Anatomy of the decline in participation rates

  • Driven by rural women: The anatomy of the decline in women’s work participation rates shows that it is driven by rural women.
  • Data of the prime working-age group: In the prime working-age group (25-59)-
    • Urban area data: Urban women’s worker to population ratios (WPR) fell from 28 per cent to 25 per cent between 2004-5 and 2011-12, stagnating at 24 per cent in 2017-18.
    • Rural area data: However, compared to these modest changes, rural women’s WPR declined sharply from 58 per cent to 48 per cent and to 32 per cent over the same period.
  • Among rural women, the largest decline seems to have taken place in women categorised as unpaid family helpers — from 28 per cent in 2004-5 to 12 per cent in 2017-18.
    • This alone accounts for more than half of the decline in women’s WPR. The remaining is largely due to a drop of about 9 percentage points in casual labour.
  • In contrast, women counted as focusing solely on domestic duties increased from 21 per cent to 45 per cent.

What are the explanations for this massive change?

  • Data collection issue: It is the change in our statistical systems that drives these results.
    • Change of workforce collecting data: The questionnaires through which the National Statistical Office (NSO) collects employment data have not changed, but the statistical workforce has, and the surveys that performed reasonably well in the hands of seasoned interviewers are too complex for poorly trained contract data collectors.
  • How data is collected? The National Sample Surveys (NSS) do not have a script that the interviewer reads out. They have schedules that must be completed. The interviewer is trained in concepts to be investigated and then left to fill the schedules to the best of his or her ability.
    • The NSS increasingly relies on contract investigators hired for short periods, who lack
  • Need for redesigning the surveys: Do we need to return to the days of permanent employees or can we design our surveys to overcome errors committed by relatively inexperienced interviewers?
    • A survey design experiment led by Neerad Deshmukh at the NCAER-National Data Innovation Centre provides an intriguing solution.
    • In this experimental survey, interviewers first asked about the primary and secondary activity status of each household member, mimicking the NSS structure.
    • They then asked a series of simple questions that included ones like, “do you cultivate any land?” If yes, “who in your household works on the farm?”
    • Similar questions were asked about livestock ownership and about people caring for the livestock, ownership of petty business and individuals working in these enterprises.
  • What was the result of survey experiment: The results show that the standard NSS-type questions resulted in a WPR of 28 per cent for rural women in the age group 21-59, whereas the detailed activity listing found a WPR of 42 per cent — for the same women.
    • This is an easily implementable module that does not require specialised knowledge on the part of the interviewer.
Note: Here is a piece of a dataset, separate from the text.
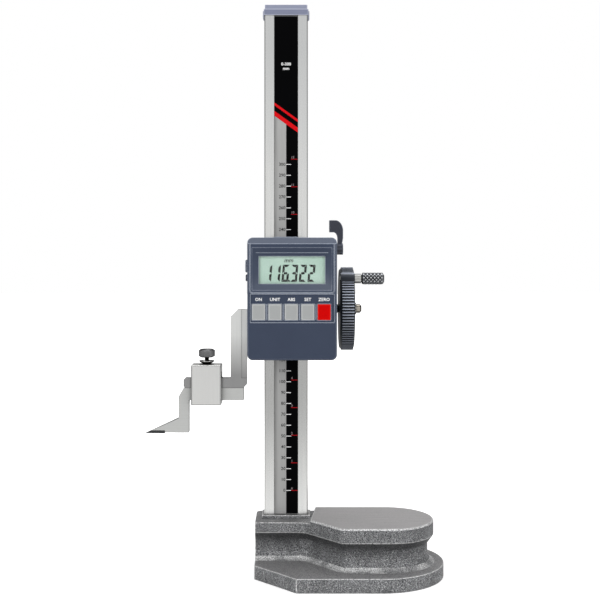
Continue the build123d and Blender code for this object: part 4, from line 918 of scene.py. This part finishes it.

Identifying the sectors from which women are excludes

  • Missing the identification of sector: In our concern with ostensibly declining women’s work participation, we have missed out on identifying sectors from which women are excluded and more importantly, in which women are included.
  • What data for men indicate? For rural men, ages 25-59, between 2004-5 and 2017-18, casual labour declined by about 6 percentage points.
    • However, this decline is counterbalanced by regular salaried work which increased by 4 percentage points.
    • Thus, it seems likely that men are exchanging precarious employment with higher-quality jobs.
  • What data for women indicate? In contrast, women’s casual work has declined by 9 percentage points while their regular salaried work increased by a mere 1 percentage point.
    • Moreover, the usual route to success, gaining formal education, has little impact on women’s ability to obtain paid work.
  • The explanation for the disparity: Rural men with a secondary level of education have options like working as a postman, driver or mechanic — few such opportunities are open to women.
    • It is not surprising that women with secondary education have only half the work participation rate compared to their uneducated sisters.
  • Takeaway: The focus on employment for women needs to be on creating high-quality employment rather than getting preoccupied with declining employment rates.

Conclusion

It may be time for us to return to the recommendations of ‘Shramshakti: Report of National Commission on Self Employed Women and Women in the Informal Sector’ and develop our data collection processes from the lived experiences of women and count women’s work rather than women workers. Without this, we run the risks of developing misguided policy responses.